A good example of how consciousness works is a symphony. When we enter a concert hall we notice a well lit and spacious room that holds a large group of people. People are settling into specific seats to experience the particular manifestation we call music. We also notice a group of people sitting on the stage in a particular arrangement. They are in a group but seemed to be unaware of the group. Some have the same instrument in front of them, and others have one-of-a-kind instruments. There is a common thread between all these people and their instruments and that’s called the energy of music, but at this point in time they are focused on their own music and are using individual vibrations to create it.

As the audience takes their seats and looks around the hall, they see other people as well as the musicians practicing on stage. They hear musical notes filling the hall and it seems these individual notes sound nothing like the music we came to hear. The individual conversations that buzz through the audience make no sense to anyone but those expressing and listening to those thoughts.

Suddenly the lights dim, the random notes from the musicians stop, and the audience focuses on the stage and the pensive people on it. Silence permeates the concert hall and everyone within it. The conductor walks out from behind a curtain, everyone knew he would, but the random notes and what was happening around us in the concert hall, concealed his presence; his energy was always there, but we were temporarily unaware of that fact. His energy was non-physical until we became aware of him.

The audience recognizes the conductor with applauses and he bows and immediately a connection is made between his energy on stage, (which could be considered subjective energy) and the energy of the audience, (which is the objective observer.) Without saying a word in the complete silence of the moment the conductor begins to send messages to each individual on stage. Those messages are expressed in energy or the movements the conductor creates.
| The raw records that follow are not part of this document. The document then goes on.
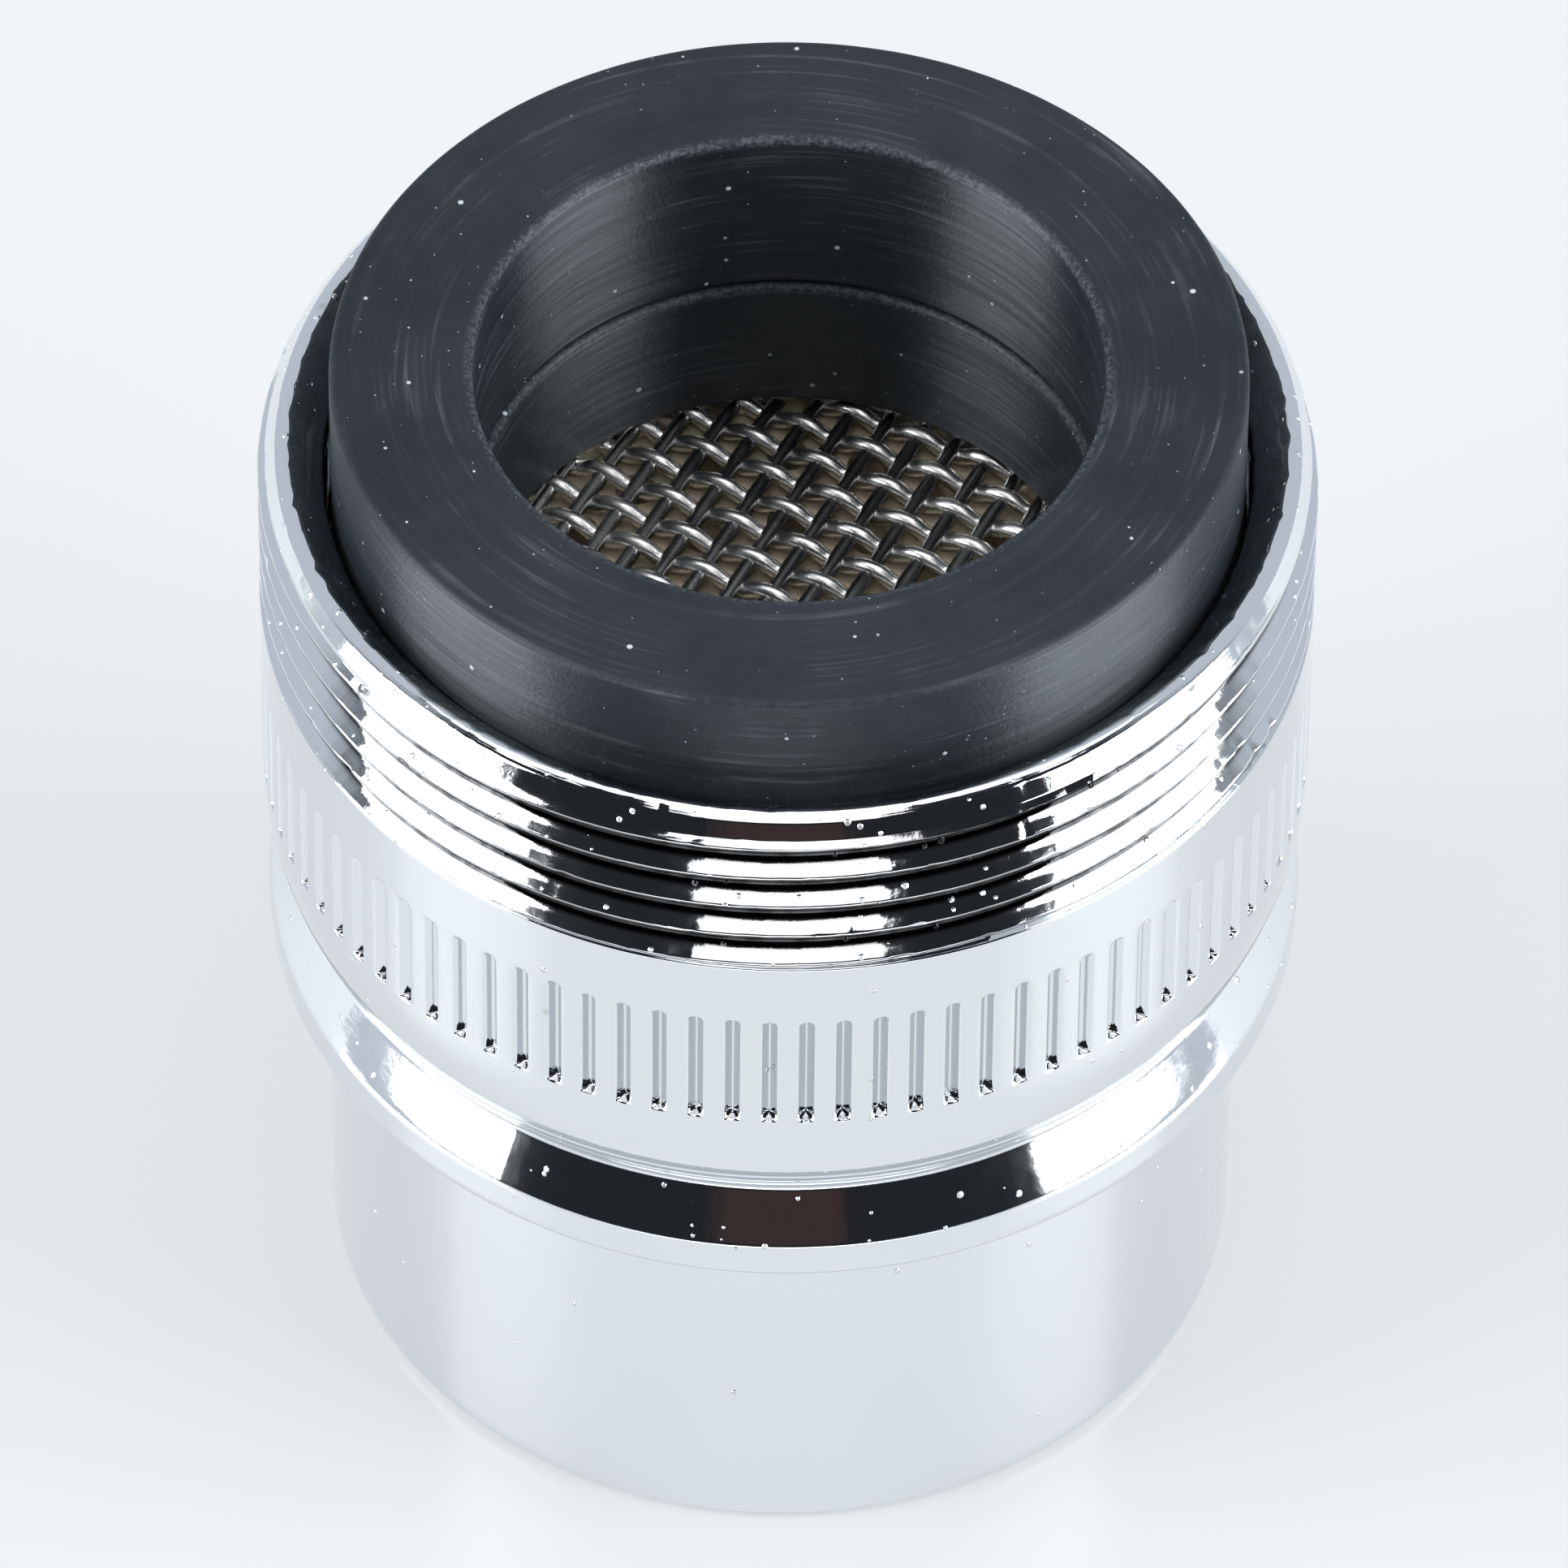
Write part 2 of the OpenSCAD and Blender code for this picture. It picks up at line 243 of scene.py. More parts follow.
def corner(r, z, size, start, end, steps=4):
    """Points (r, z) of a small arc about (r, z), from one direction to another, in degrees."""
    turns = np.radians(np.linspace(start, end, steps + 1))
    return [(r + size * math.cos(t), z + size * math.sin(t)) for t in turns]


# ---------------------------------------------------------------- the housing


def flute_columns(count, turn, radius):
    """Angles of the columns that follow the flutes, twelve to a flute, from one flute's centre on."""
    period = 2 * math.pi * radius / count
    half = [0.025, 0.08, 0.135, 0.175, 0.20, 0.31]
    across = np.array([-x for x in reversed(half)] + half)
    centres = turn + np.arange(count) * 2 * math.pi / count
    assert across[-1] < period / 2
    return (centres[:, None] + across[None, :] / radius).ravel(), np.tile(across, count)


def flute_dent(across, z, sizes, which):
    """Depth of the flute at a distance across from its centre and a height z."""
    w, depth = sizes.flute_w / MM, sizes.flute_depth / MM
    low, high = sizes.flute_low_z / MM, sizes.flute_high_z / MM
    high += 0.03 * rough(which, 3.1, 0.7, 0.83)
    low += 0.02 * rough(which, 9.4, 4.7, 0.91)
    depth *= 1 + 0.12 * rough(which, 5.9, 2.2, 0.77)
    centre = high - w / 2
    reach = math.hypot(across, max(z - centre, 0.0))
    side = min(max((w / 2 - reach) / (w / 2 - 0.03), 0.0), 1.0)
    side = side * side * (3 - 2 * side) * 0.35 + side * 0.65
    foot = min(max((z - low) / 0.05, 0.0), 1.0)
    step = 0.012 if -0.3 < across < -w / 2 and z < high else 0.0
    return (depth * side + step) * foot


class ThreadForm:
    """The thread's section: a rounded crest, a straight flank and a rounded root."""

    def __init__(self, sizes):
        self.pitch, self.depth = sizes.pitch / MM, sizes.depth / MM
        self.crest = sizes.crest_round / MM
        self.steep = 1 / math.tan(sizes.flank)
        cut = 1 / math.sin(sizes.flank) - 1
        self.root = (self.pitch / 2 * self.steep - self.depth) / cut - self.crest
        if self.root <= 0:
            raise ValueError("the thread is too deep or its crests too round for this pitch")
        self.crest_end = self.crest * math.cos(sizes.flank)
        self.root_end = self.pitch / 2 - self.root * math.cos(sizes.flank)
        self.crest_fall = self.crest * (1 - math.sin(sizes.flank))

    def drop(self, u):
        """How far the surface lies under the crest at u, the height above a crest's centre."""
        u = u % self.pitch
        u = min(u, self.pitch - u)
        if u < self.crest_end:
            return self.crest - math.sqrt(self.crest ** 2 - u ** 2)
        if u > self.root_end:
            return self.depth - self.root + math.sqrt(self.root ** 2 - (self.pitch / 2 - u) ** 2)
        return self.crest_fall + (u - self.crest_end) * self.steep

    def rows(self):
        """Heights above a crest's centre of the rows that follow the form in one turn."""
        up = [self.crest_end * part for part in (0.3, 0.58, 0.82, 1.0)]
        up += [(self.crest_end + self.root_end) / 2, self.root_end, self.pitch / 2 - self.root * 0.45]
        return [0.0] + up + [self.pitch / 2] + [self.pitch - u for u in reversed(up)]


def nick(angle, z, sizes):
    """How far a crest is worn back at a point: a slow wave with some sharp dents in it."""
    x, y = 12 * math.cos(angle), 12 * math.sin(angle)
    slow = 0.2 * (rough(x, y, z, 0.8) + 1) / 2
    sharp = max(rough(x, y, z * 1.6, 2.6) - 0.34, 0.0) * 2.4
    fine = 0.35 * max(rough(x, y, z * 2, 3.3), 0.0)
    return sizes.nick_depth / MM * (slow + sharp + fine)


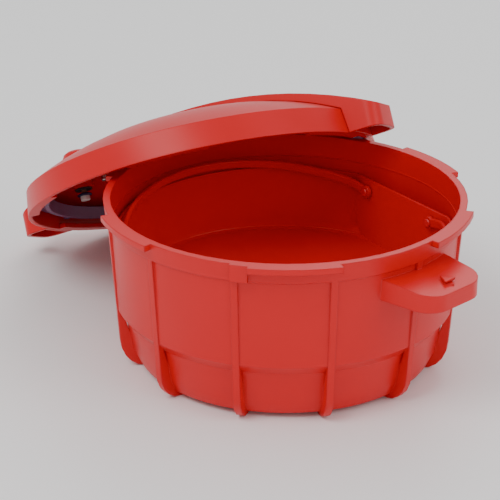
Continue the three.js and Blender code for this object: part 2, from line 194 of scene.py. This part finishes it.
def finish_mesh(o, slot_name):
    o.data.materials.clear()
    o.data.materials.append(LOOKS[slot_name])
    stored = o.data.attributes.get("custom_normal")
    if stored:
        o.data.attributes.remove(stored)
    o.modifiers.new("smooth", "NODES").node_group = SMOOTHING
    o.modifiers.new("even_normals", "WEIGHTED_NORMAL").keep_sharp = True


for part in frame["record"]["subparts"]:
    finish_mesh(frame["nodes"][part["node"]], part["material_slot"])


# ---------- fine details ----------
def shown(name, verts, faces, body, slot_name):
    mesh = bpy.data.meshes.new(name)
    mesh.from_pydata([tuple(v) for v in verts], [], faces)
    mesh.validate()
    o = bpy.data.objects.new(name, mesh)
    bpy.context.scene.collection.objects.link(o)
    finish_mesh(o, slot_name)
    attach(o, body)
    return o


def bead(name, radius, z, thick, body, slot_name, around=240, section=10):
    verts, faces = [], []
    for i in range(around):
        a = 2 * math.pi * i / around
        for j in range(section):
            b = 2 * math.pi * j / section
            r = radius + thick * math.cos(b)
            verts.append((r * math.cos(a), r * math.sin(a), z + thick * math.sin(b)))
    for i in range(around):
        for j in range(section):
            here, ahead = i * section, (i + 1) % around * section
            up = (j + 1) % section
            faces.append((here + j, ahead + j, ahead + up, here + up))
    return shown(name, verts, faces, body, slot_name)


def prism(name, outline, top, depth, body, slot_name):
    n = len(outline)
    verts = [(x, y, top - depth) for x, y in outline] + [(x, y, top) for x, y in outline]
    faces = [tuple(range(n - 1, -1, -1)), tuple(range(n, 2 * n))]
    faces += [(i, (i + 1) % n, n + (i + 1) % n, n + i) for i in range(n)]
    return shown(name, verts, faces, body, slot_name)


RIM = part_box("pot_body")[1].z
# fill line moulded round the inside of the wall
bead("fill_line", FILL_LINE_R, RIM - FILL_LINE_DROP, FILL_LINE_T, "pot", "red_plastic")
# alignment mark on the front grip: it points to the pot's axis
out = Vector((math.cos(GRIP_TURN), math.sin(GRIP_TURN)))
side = Vector((-math.sin(GRIP_TURN), math.cos(GRIP_TURN)))
mark = [out * MARK_FROM, out * MARK_TO + side * MARK_HALF, out * MARK_TO - side * MARK_HALF]
prism("grip_mark", [tuple(p) for p in mark], MARK_TOP, MARK_DEPTH, "pot", "red_plastic")

# ---------- stage ----------
bpy.ops.mesh.primitive_plane_add(size=30, location=(0, 0, min(0.0, packed[0][2])))
floor = bpy.context.object
floor.name = "floor"
fm, ft, fp = tree_of("floor_white")
fp.inputs["Base Color"].default_value = (0.92, 0.92, 0.92, 1)
fp.inputs["Roughness"].default_value = 0.7
floor.data.materials.append(fm)


def lamp(name, place, aim, size, power):
    data = bpy.data.lights.new(name, "AREA")
    data.shape = "DISK"
    data.size = size
    data.energy = power
    o = bpy.data.objects.new(name, data)
    o.location = place
    o.rotation_euler = (Vector(aim) - Vector(place)).to_track_quat("-Z", "Y").to_euler()
    bpy.context.scene.collection.objects.link(o)


lamp("key", (-0.9, -0.9, 1.7), LIGHT_AIM, 1.1, 17)
lamp("fill", (1.4, -0.8, 1.1), LIGHT_AIM, 1.2, 7)
lamp("back", (0.3, 1.6, 1.5), BACK_LIGHT_AIM, 1.2, 9)
world = bpy.data.worlds.new("studio")
world.use_nodes = True
world.node_tree.nodes["Background"].inputs["Color"].default_value = (1, 1, 1, 1)
world.node_tree.nodes["Background"].inputs["Strength"].default_value = 0.75
bpy.context.scene.world = world

camera = bpy.data.cameras.new("camera")
camera.lens = LENS
camera.sensor_width = 36
eye = bpy.data.objects.new("camera", camera)
eye.location = EYE
eye.rotation_euler = (Vector(AIM) - eye.location).to_track_quat("-Z", "Y").to_euler()
bpy.context.scene.collection.objects.link(eye)
bpy.context.scene.camera = eye
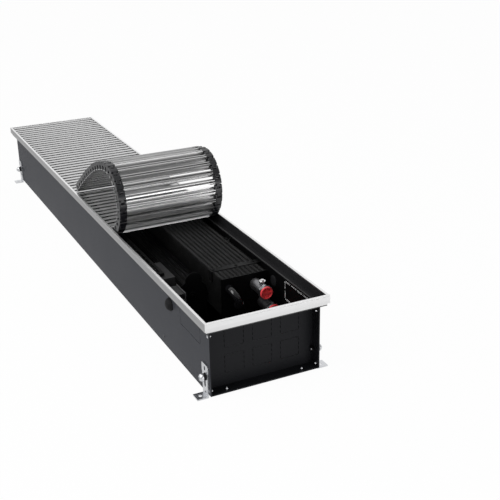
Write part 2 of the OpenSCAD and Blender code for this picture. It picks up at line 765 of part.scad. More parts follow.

All the random notes that were played before the conductor arrived are rearranged into another form of energy and this energy begins to tell a story. That story is expressed and experienced in a very personal way by the musicians, the audience, and the conductor.

The concert hall fills with the collective energy of music and each person connects to that energy. The audience begins to live and express this energy through their own vibrations. Each member is living that message in a different way, but the total experience is a collective one. The musical energy takes on a life of its own; it captures everyone with its vibrations and synchronicity. The concert hall reacts to the vibrations within the genius of the music and without saying a word the conductor, the orchestra, the people, and the concert hall are one in the consciousness of the music. Every aspect of consciousness within the concert hall is experiencing a form of vibrational harmony even though the room is filled with diversity. The notes that produce the music may have been played a million times before, but in that moment of collective consciousness they are expressed and experienced uniquely by all those focused on the genius within the whole, as well as the genius that each individual feels within themselves.

Outside of the walls of the concert hall there is another world that we all know and experience. In that world beliefs about separation restrict the experience of collective vibrations, but those beliefs are left at the door of the concert hall. Everyone in the hall makes a choice to experience the genius of the music they help create, and they allow it to surround them as well as totally engulf them in the awareness of a collective moment of genius.